WORK TO DO: Reproduce exactly and only the lines running from the one with "The three.js and" through the one with "# Geometry Nodes", both end lines included.

SOURCE MATERIAL:
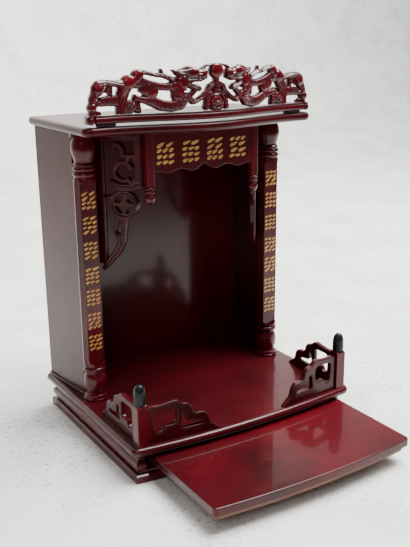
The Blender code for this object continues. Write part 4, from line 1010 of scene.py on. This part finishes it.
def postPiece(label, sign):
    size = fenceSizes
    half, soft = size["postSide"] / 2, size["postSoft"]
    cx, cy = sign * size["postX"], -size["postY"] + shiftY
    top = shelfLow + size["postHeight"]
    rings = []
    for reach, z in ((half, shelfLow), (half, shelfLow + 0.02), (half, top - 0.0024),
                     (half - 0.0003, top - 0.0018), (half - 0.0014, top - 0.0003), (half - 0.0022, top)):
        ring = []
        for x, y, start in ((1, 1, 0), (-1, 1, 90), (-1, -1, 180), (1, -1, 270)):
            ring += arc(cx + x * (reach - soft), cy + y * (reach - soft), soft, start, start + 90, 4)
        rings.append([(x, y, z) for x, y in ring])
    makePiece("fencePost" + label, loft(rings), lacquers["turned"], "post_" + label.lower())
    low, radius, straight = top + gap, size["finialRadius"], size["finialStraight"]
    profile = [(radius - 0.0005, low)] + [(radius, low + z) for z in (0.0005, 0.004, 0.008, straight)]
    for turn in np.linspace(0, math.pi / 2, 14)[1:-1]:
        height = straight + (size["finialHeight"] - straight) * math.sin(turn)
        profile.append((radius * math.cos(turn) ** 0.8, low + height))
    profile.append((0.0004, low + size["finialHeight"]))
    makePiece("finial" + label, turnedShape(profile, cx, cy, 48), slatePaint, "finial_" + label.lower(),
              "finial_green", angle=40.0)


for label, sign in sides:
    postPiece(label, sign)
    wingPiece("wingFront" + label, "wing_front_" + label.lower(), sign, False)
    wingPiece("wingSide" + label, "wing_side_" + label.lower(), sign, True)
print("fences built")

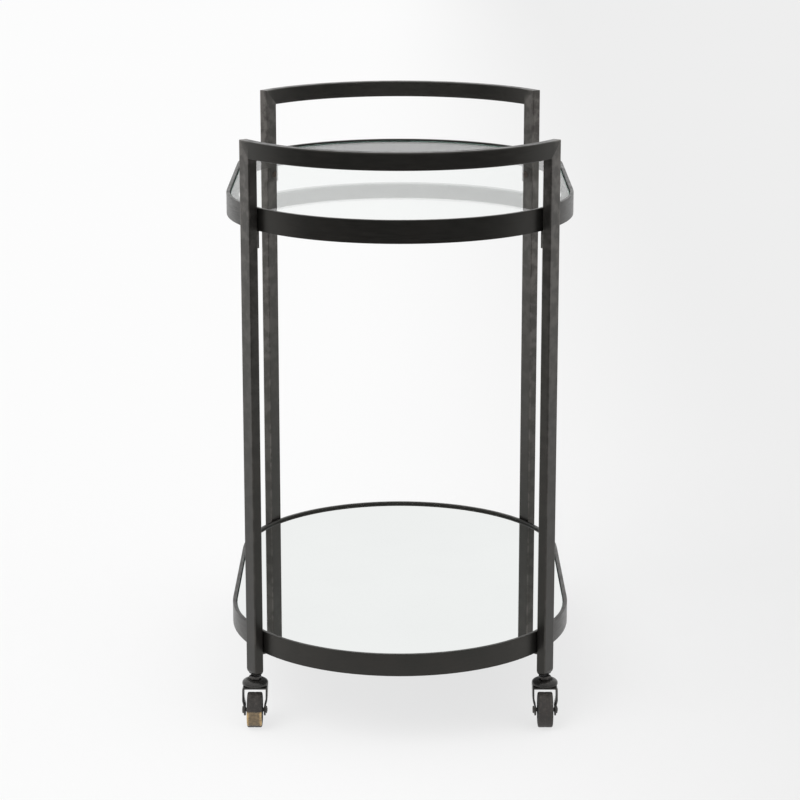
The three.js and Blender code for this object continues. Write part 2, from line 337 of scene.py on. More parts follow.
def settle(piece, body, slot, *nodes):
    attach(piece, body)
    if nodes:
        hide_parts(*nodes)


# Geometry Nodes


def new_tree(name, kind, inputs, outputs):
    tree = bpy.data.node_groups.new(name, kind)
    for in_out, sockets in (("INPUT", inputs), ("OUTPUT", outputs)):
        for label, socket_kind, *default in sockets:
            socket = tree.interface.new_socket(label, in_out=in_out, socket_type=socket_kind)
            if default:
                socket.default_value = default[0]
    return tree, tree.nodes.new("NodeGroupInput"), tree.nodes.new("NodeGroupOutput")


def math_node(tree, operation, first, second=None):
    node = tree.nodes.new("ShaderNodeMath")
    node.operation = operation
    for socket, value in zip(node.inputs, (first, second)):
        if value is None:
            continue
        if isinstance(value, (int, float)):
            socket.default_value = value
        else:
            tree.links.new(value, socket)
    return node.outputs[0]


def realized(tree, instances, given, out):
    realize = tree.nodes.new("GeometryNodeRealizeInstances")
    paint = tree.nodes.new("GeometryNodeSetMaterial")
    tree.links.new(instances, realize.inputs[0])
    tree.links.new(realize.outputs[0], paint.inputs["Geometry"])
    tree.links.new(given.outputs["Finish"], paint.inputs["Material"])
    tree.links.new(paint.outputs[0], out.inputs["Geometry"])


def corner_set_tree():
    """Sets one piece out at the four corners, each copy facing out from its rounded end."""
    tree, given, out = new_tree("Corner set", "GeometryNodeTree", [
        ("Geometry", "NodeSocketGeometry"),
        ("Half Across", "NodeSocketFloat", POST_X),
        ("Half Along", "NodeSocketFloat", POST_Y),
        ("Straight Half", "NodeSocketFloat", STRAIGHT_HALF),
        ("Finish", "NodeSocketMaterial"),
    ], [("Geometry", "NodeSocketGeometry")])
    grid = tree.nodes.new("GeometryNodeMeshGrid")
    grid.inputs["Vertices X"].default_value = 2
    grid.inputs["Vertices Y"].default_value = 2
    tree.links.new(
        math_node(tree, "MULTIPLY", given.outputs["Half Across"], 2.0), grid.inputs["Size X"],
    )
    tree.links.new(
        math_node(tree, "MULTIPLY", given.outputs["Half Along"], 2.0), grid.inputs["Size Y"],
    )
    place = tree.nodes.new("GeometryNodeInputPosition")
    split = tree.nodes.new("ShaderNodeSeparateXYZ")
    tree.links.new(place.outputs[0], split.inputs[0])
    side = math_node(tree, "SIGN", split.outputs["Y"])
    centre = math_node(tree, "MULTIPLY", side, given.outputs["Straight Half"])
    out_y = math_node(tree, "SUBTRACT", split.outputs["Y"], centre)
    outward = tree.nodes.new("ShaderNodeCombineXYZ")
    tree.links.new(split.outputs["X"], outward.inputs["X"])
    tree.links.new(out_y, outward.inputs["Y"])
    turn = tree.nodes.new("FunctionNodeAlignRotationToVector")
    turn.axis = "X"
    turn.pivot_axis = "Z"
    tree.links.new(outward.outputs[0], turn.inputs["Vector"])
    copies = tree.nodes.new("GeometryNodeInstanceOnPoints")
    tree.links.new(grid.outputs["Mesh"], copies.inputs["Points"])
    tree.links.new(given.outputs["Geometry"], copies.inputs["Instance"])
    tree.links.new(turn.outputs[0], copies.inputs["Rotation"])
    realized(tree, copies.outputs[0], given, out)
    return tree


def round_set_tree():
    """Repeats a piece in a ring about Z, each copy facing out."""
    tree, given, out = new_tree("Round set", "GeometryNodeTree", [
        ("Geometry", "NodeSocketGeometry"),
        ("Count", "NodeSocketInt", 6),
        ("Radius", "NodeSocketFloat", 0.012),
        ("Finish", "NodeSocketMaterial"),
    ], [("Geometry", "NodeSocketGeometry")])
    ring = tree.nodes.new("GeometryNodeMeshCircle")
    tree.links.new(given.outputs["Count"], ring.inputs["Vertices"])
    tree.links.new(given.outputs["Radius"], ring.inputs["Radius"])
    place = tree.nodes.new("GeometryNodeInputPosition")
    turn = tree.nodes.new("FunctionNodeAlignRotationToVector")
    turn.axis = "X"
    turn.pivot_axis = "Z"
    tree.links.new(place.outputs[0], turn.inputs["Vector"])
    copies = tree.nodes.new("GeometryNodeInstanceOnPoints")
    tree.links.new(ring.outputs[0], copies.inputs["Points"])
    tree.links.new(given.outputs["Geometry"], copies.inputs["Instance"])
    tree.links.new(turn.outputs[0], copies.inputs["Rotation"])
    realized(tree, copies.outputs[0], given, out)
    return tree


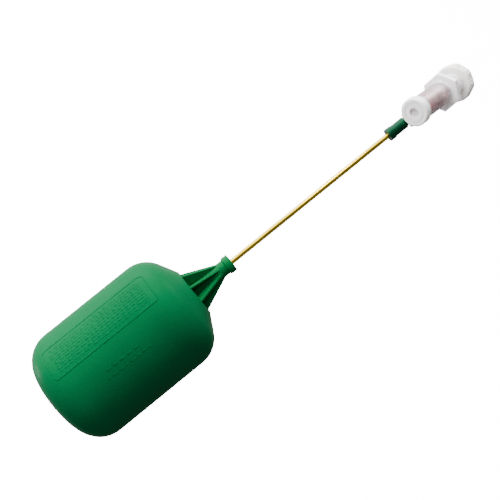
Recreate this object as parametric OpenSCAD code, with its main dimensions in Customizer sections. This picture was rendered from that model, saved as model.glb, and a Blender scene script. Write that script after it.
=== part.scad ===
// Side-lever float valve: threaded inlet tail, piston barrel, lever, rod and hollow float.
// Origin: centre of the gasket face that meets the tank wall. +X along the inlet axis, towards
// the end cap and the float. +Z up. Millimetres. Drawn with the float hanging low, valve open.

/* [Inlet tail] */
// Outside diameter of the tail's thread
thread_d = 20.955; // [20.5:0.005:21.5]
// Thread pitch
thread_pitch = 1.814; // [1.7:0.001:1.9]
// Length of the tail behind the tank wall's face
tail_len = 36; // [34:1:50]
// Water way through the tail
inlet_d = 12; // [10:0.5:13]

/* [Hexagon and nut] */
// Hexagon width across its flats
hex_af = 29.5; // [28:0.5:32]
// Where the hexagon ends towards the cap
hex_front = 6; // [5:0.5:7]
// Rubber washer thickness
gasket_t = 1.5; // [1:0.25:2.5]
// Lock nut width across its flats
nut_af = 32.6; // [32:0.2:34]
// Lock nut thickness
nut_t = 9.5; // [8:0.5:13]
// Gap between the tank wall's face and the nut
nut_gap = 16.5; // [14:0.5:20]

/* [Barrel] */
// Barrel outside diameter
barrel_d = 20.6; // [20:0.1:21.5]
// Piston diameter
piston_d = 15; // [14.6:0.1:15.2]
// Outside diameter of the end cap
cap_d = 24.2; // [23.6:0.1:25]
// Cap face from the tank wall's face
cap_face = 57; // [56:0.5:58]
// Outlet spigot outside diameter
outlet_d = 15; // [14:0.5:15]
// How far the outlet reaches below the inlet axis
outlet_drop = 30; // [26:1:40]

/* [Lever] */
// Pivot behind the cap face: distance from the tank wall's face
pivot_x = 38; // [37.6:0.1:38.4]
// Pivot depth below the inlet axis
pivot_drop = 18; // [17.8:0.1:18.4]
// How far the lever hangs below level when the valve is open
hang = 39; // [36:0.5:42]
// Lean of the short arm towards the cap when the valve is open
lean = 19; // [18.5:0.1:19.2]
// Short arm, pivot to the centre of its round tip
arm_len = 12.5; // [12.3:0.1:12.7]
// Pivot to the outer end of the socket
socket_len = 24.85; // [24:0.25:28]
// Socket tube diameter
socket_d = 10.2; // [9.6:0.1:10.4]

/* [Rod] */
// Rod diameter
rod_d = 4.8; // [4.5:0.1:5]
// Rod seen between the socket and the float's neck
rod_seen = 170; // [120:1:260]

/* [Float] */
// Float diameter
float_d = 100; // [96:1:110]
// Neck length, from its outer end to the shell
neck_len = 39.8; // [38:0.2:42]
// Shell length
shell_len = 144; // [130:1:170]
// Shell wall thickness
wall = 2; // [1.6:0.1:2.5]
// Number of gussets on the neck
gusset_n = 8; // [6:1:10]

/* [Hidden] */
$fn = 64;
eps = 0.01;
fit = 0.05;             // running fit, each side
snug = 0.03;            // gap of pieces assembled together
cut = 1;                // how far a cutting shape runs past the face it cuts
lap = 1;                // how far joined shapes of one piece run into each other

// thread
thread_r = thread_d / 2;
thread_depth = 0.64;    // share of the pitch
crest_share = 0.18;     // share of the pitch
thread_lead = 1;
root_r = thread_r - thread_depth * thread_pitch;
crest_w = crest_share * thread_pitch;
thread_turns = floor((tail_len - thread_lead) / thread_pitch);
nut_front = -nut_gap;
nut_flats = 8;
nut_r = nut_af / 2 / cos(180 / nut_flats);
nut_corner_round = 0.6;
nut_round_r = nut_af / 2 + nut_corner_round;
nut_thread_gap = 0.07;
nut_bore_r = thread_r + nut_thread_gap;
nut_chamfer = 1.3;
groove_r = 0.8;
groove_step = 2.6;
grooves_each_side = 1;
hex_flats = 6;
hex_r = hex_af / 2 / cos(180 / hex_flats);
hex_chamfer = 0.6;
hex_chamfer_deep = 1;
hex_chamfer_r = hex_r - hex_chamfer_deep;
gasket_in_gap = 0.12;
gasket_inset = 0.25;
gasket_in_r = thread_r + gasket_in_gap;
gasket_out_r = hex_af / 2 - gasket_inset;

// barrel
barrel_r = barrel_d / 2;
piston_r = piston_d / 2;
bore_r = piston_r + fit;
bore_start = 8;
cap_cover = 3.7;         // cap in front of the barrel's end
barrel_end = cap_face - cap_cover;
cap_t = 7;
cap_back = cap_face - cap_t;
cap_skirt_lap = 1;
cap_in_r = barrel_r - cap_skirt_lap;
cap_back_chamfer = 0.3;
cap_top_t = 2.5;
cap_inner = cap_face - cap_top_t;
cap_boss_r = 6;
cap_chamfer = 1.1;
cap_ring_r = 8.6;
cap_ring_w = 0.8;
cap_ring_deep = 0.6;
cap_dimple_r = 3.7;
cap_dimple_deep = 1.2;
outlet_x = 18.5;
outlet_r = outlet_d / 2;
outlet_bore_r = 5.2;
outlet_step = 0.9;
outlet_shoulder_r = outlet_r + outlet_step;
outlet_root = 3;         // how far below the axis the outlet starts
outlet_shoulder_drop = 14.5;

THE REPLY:
The three.js and Blender code for this object continues. Write part 2, from line 337 of scene.py on. More parts follow.
def settle(piece, body, slot, *nodes):
    attach(piece, body)
    if nodes:
        hide_parts(*nodes)


# Geometry Nodes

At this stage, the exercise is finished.